→ Recorded data:

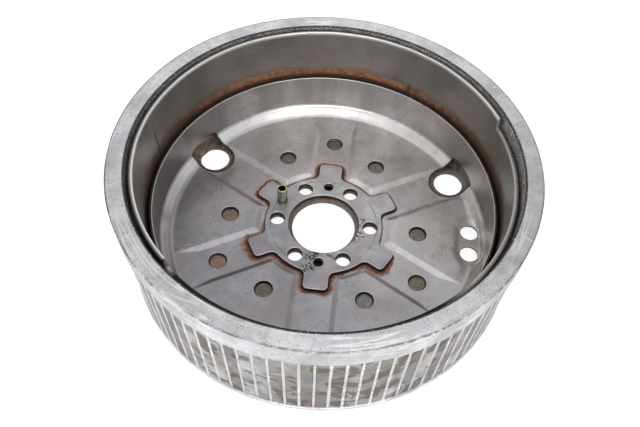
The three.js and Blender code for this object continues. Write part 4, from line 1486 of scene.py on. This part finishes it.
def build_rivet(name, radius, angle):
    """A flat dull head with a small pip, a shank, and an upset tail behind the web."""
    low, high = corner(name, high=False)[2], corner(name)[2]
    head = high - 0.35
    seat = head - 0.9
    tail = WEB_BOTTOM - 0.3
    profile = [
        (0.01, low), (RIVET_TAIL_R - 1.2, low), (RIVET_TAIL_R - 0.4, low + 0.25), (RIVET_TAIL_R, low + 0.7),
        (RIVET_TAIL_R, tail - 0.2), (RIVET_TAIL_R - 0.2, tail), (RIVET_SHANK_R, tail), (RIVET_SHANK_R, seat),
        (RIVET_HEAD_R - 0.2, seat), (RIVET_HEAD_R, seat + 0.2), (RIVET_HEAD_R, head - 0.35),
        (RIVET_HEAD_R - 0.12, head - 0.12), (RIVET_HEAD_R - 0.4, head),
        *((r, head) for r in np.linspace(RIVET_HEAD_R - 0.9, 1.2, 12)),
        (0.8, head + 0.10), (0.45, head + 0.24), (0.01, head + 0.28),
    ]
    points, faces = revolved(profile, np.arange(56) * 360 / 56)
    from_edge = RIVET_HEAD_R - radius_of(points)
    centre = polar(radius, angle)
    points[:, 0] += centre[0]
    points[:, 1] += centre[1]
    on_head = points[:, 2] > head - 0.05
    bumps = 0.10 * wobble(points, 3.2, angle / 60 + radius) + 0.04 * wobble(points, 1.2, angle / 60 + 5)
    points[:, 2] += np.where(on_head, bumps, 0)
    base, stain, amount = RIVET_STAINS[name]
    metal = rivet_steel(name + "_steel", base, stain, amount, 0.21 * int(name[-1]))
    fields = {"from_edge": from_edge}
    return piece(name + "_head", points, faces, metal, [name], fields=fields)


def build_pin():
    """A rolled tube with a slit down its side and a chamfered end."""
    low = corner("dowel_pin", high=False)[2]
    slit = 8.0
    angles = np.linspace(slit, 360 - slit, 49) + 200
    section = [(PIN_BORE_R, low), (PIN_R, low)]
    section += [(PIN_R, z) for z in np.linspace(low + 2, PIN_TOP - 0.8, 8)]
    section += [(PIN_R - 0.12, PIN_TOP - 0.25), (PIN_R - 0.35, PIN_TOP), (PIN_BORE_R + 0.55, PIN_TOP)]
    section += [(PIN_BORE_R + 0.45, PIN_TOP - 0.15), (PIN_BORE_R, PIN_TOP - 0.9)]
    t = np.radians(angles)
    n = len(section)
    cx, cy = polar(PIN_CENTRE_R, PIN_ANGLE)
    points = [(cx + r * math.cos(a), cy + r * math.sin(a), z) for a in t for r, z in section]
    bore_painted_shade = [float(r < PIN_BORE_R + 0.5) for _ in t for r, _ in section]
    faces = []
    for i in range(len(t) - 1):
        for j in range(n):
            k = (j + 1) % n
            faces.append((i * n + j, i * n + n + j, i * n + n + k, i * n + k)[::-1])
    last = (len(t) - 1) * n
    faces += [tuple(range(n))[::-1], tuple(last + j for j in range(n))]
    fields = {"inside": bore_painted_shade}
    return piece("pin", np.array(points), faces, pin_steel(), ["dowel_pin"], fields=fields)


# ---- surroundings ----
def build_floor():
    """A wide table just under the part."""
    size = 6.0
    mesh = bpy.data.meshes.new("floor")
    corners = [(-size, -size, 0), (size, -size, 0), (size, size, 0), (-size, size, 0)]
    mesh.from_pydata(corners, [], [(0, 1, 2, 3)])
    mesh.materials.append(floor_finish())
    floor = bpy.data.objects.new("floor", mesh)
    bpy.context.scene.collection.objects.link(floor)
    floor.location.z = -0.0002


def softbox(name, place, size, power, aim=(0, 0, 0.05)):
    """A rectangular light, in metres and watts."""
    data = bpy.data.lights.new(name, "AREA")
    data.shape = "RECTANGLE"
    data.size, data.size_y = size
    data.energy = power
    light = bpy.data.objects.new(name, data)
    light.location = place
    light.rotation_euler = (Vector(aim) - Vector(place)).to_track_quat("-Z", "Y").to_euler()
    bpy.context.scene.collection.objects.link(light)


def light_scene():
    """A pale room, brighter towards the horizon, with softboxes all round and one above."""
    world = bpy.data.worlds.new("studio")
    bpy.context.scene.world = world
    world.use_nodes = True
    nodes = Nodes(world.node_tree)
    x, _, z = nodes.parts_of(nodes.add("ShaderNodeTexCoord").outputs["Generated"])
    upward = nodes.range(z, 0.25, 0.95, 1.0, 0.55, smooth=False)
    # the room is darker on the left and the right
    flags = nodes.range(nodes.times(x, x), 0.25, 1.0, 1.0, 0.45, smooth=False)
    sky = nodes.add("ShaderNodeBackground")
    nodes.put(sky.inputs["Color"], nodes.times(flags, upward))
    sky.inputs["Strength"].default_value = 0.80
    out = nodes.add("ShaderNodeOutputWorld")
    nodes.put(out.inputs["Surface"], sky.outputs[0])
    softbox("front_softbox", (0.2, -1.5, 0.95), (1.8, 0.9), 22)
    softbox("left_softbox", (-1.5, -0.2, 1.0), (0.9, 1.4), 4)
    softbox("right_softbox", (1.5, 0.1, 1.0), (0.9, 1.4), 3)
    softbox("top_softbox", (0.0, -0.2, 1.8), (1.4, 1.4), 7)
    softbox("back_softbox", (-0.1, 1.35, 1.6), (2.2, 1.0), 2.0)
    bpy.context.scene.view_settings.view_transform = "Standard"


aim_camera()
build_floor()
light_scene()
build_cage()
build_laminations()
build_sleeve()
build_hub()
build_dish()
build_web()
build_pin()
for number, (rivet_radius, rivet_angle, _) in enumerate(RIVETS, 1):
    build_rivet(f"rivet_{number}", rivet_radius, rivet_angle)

→ Given instruction:
Reproduce exactly, please, only the lines from the start of the data above to the line that contains "return piece(name +", with both ends kept.

→ The completed task:
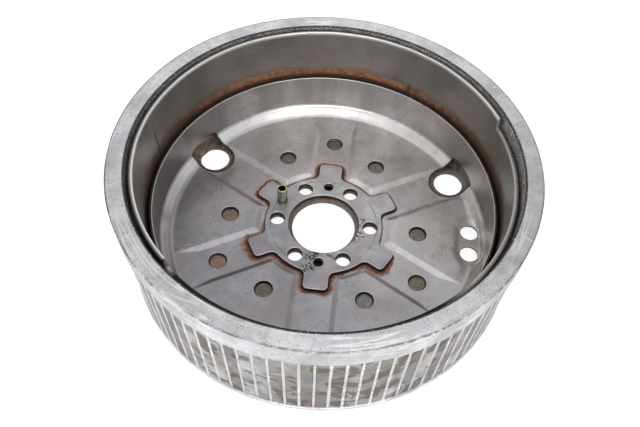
The three.js and Blender code for this object continues. Write part 4, from line 1486 of scene.py on. This part finishes it.
def build_rivet(name, radius, angle):
    """A flat dull head with a small pip, a shank, and an upset tail behind the web."""
    low, high = corner(name, high=False)[2], corner(name)[2]
    head = high - 0.35
    seat = head - 0.9
    tail = WEB_BOTTOM - 0.3
    profile = [
        (0.01, low), (RIVET_TAIL_R - 1.2, low), (RIVET_TAIL_R - 0.4, low + 0.25), (RIVET_TAIL_R, low + 0.7),
        (RIVET_TAIL_R, tail - 0.2), (RIVET_TAIL_R - 0.2, tail), (RIVET_SHANK_R, tail), (RIVET_SHANK_R, seat),
        (RIVET_HEAD_R - 0.2, seat), (RIVET_HEAD_R, seat + 0.2), (RIVET_HEAD_R, head - 0.35),
        (RIVET_HEAD_R - 0.12, head - 0.12), (RIVET_HEAD_R - 0.4, head),
        *((r, head) for r in np.linspace(RIVET_HEAD_R - 0.9, 1.2, 12)),
        (0.8, head + 0.10), (0.45, head + 0.24), (0.01, head + 0.28),
    ]
    points, faces = revolved(profile, np.arange(56) * 360 / 56)
    from_edge = RIVET_HEAD_R - radius_of(points)
    centre = polar(radius, angle)
    points[:, 0] += centre[0]
    points[:, 1] += centre[1]
    on_head = points[:, 2] > head - 0.05
    bumps = 0.10 * wobble(points, 3.2, angle / 60 + radius) + 0.04 * wobble(points, 1.2, angle / 60 + 5)
    points[:, 2] += np.where(on_head, bumps, 0)
    base, stain, amount = RIVET_STAINS[name]
    metal = rivet_steel(name + "_steel", base, stain, amount, 0.21 * int(name[-1]))
    fields = {"from_edge": from_edge}
    return piece(name + "_head", points, faces, metal, [name], fields=fields)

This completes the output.